The next conceptual jump is to forget about this image of point-particles and trajectories and replace them with fields. Its simplest version would be a scalar field, so let us replace trajectories $r(\tau) \rightarrow \phi(t,\vec{x})$, now the field has a "generalized velocity", $V^\mu$, along each of its arguments $t,x,y,z$, which we can assemble in a four-vector (can be shown):
$$[V_\mu] = \left( \frac{d\phi}{dt} , \frac{d\phi}{dx}, \frac{d\phi}{dy}, \frac{d\phi}{dz}\right)$$
and if we take the norm of this
$$V^2 = V^\mu V_\mu = \left(\frac{d\phi}{dt}\right)^2 - \left(\frac{d\phi}{dx}\right)^2 - \left(\frac{d\phi}{dy}\right)^2 - \left(\frac{d\phi}{dz}\right)^2$$
or written shortly using the summation convention
$$V^2 = \partial_\mu \phi \partial^\mu \phi$$
So far it is already looking promising, however a real-scalar field with no mass has just 1 degree of freedom (per space-time point) while light we now has at least two polarizations while still being a boson ( interesting ha? ) so the way we physicist have put pieces together is to make use of an object that respects special-relativity (Lorentz symmetries) and carries with it at least as many degree's of freedom as we need to describe light and we will worry later about cancelling extra degree's of freedom. We now do a final replacement $\phi(t,\vec{x}) \rightarrow A_\mu(t,\vec{x})$, so we now have a vector-field,
$$[A_\mu(t,\vec{x})] = (A_0(t,\vec{x}) , A_1(t,\vec{x}), A_2(t,\vec{x}), A_3(t,\vec{x}))$$
where each component itself is a function of space-time. We now have a tensor of velocities since each component has four arguments along which they can be displaced. This would correspond to some object
$$ V_{\mu\nu} = \partial_\mu A_\nu$$
and we could define our kinetic energy by contracting the indices and trying to respect the symmetries, but there is more than one way to do it and we don't even know whether $V_{\mu\nu}$ transforms like a tensor (respects Lorentz symmetries).
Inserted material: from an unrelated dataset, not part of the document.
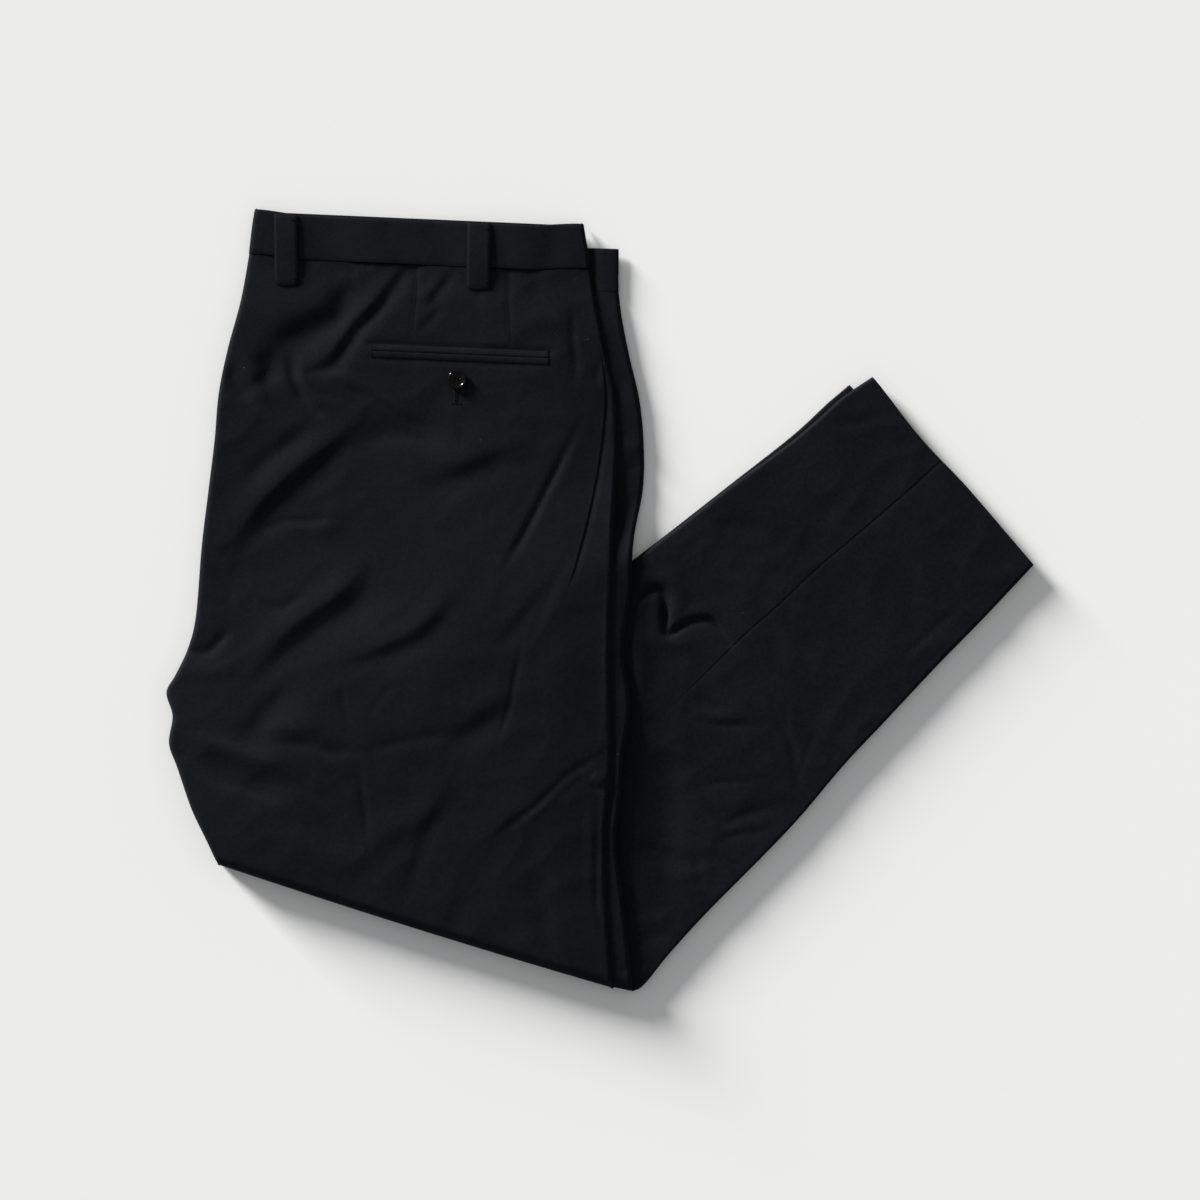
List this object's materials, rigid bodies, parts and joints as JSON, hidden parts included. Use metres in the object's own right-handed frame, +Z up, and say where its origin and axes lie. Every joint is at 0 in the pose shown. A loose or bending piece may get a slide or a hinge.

This generally is the story of writing a field theory for electromagnetism which you are probably learning, but to got to the point, to ensure we have a Lorentz tensor that represents these generalized displacements and that it has the same degrees of freedom (d.o.f) as light (or at least from which you can recover Maxwell's equations) one has to patch up this $V_{\mu\nu}$ with the expression you know for $F_{\mu\nu}$
$$F_{\mu\nu} = V_{\mu\nu}-V_{\nu\mu}= \partial_\mu A_\nu - \partial_\nu A_\mu$$
Now we see there is just one way to contract the indices and build a Lorentz covariant quantity:
$$\begin{align}
F_{\mu\nu}F^{\mu\nu} &=(\partial_\mu A_\nu - \partial_\nu A_\mu)(\partial_\nu A_\mu - \partial_\mu A_\nu)\\
&= -2(\partial_\mu A_\nu \partial_\mu A_\nu - \partial_\mu A_\nu \partial_\nu A_\mu )
\end{align}$$
So you can see that the first term already looks a lot like the kinetic terms we came from, however alone it would describe four decoupled scalar fields, (4 d.o.f's) the extra term makes sure they are coupled as to eliminate one d.o.f and makes $A_\mu$ a proper vector-field with 3 d.o.f (which can be the case for a massive vector-field, see Proca action). So to really describe light an additional requirement has to be imposed but that is off-topic for the original question. I hope this road from classical mechanics to QED provides some of the intuition you are looking for.